### WRITTEN TASK
Print the records below from the first line through the line containing "middle of the bridge", both included, word for word.

.....

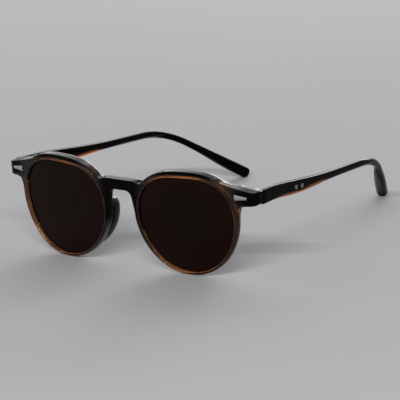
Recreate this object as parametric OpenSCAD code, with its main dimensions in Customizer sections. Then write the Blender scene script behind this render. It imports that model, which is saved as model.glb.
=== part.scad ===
// Round sunglasses: an acetate front with wired acetate temples, in millimetres
// X runs from side to side, Y runs back along the temples, and Z is up
// The rims and both temple tips stand on Z = 0, and X = 0 is the middle of the bridge

/* [Front] */
// Width of the front over the end pieces
front_width = 142; // [139:0.2:145]
// Thickness of the acetate front at its top
front_thickness = 4.6; // [4.2:0.1:5]
// Thickness of the acetate front at its bottom
front_bottom_thickness = 3.6; // [3.5:0.1:4]
// Depth of a rim's outer side, from its face to its rear bevel
rim_side_depth = 1.7; // [1.5:0.1:2.4]
// Width of the rear bevel at the outer side of a rim
rim_rear_bevel = 1.3; // [0.8:0.1:1.3]
// Radius that the front is bent to, seen from above
base_curve_radius = 343; // [320:1:420]
// Lean of the front, top edge forward, in degrees
front_tilt = 1.7; // [0:0.1:3]
// Width of a rim at its top
rim_top_width = 3; // [2.8:0.1:3.6]
// Width of a rim at its bottom
rim_bottom_width = 1.3; // [1.3:0.1:1.8]

/* [Lenses] */
// Distance between the centres of the lenses
lens_spacing = 70; // [68:0.5:73]
// Mean radius of a lens opening
lens_radius = 23.5; // [22.8:0.1:24]
// Stretch of the opening across its width
lens_widening = 1.45; // [1:0.05:1.6]
// Fullness of the opening below its middle
lens_droop = 0.94; // [0.6:0.02:1.1]
// Fullness of the opening at its four corners
lens_squareness = 0.34; // [0.1:0.02:0.5]
// Lean of the opening towards the nose
lens_lean = 0.2; // [0:0.01:0.3]
// Thickness of a lens
lens_thickness = 1.5; // [1.4:0.1:1.6]
// Depth of the lens face behind the face of the rim
lens_depth = 1.3; // [1.2:0.1:2]
// Depth of the groove that holds a lens
groove_depth = 0.45; // [0.35:0.05:0.5]
// Width of the groove
groove_width = 0.9; // [0.7:0.05:1]
// Clearance of a lens in its groove
lens_clearance = 0.05; // [0.03:0.01:0.08]

/* [Bridge] */
// Height of the bridge top over the lens centres
bridge_rise = 16.9; // [16:0.1:17.5]
// Height of the bridge bar from top to arch
bridge_bar_height = 5; // [4.6:0.1:5.6]
// Length of the raised bridge top between its two notches
bridge_bar_length = 21; // [19.6:0.2:22]
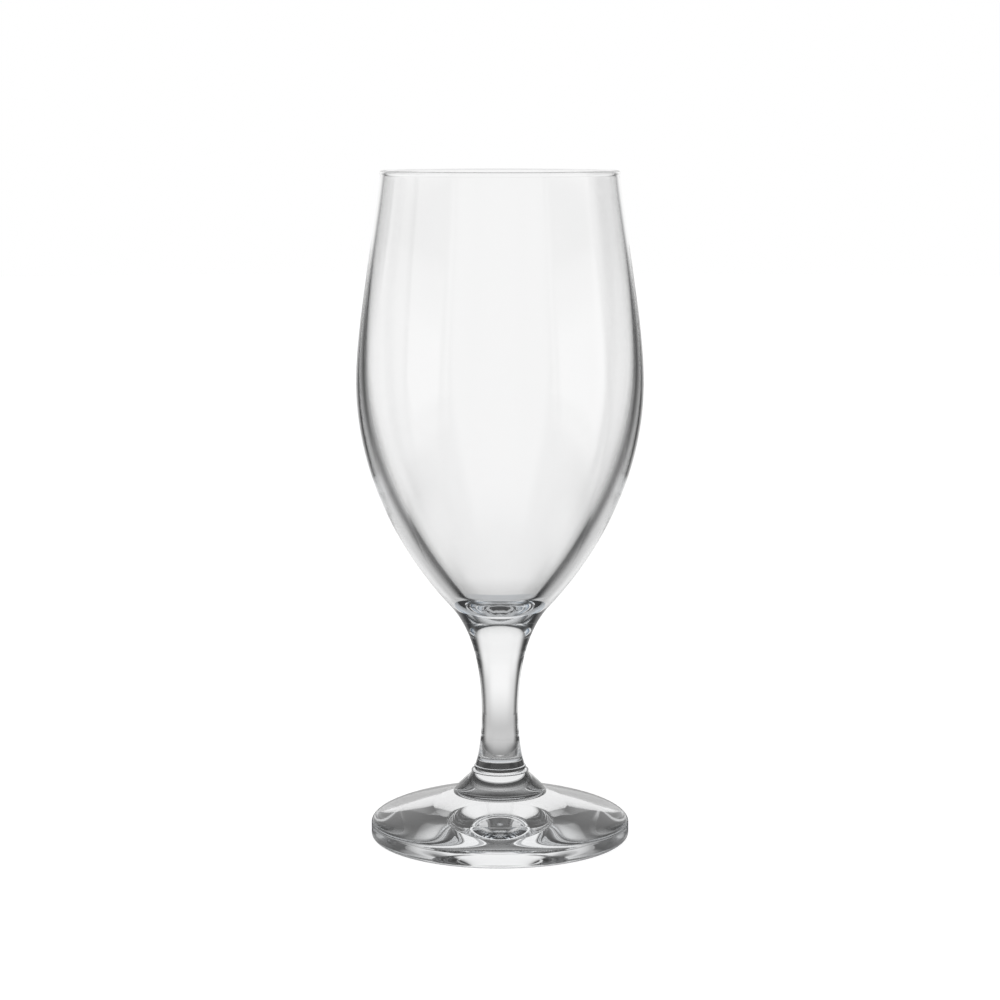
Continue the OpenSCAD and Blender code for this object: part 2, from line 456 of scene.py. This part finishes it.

.....

### SOLUTION
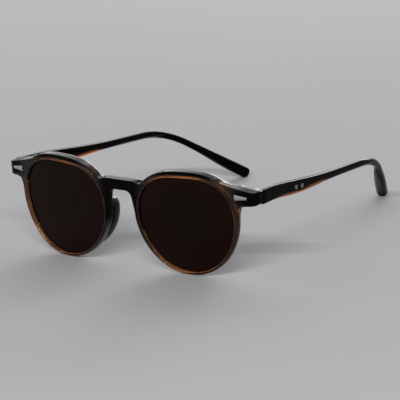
Recreate this object as parametric OpenSCAD code, with its main dimensions in Customizer sections. Then write the Blender scene script behind this render. It imports that model, which is saved as model.glb.
=== part.scad ===
// Round sunglasses: an acetate front with wired acetate temples, in millimetres
// X runs from side to side, Y runs back along the temples, and Z is up
// The rims and both temple tips stand on Z = 0, and X = 0 is the middle of the bridge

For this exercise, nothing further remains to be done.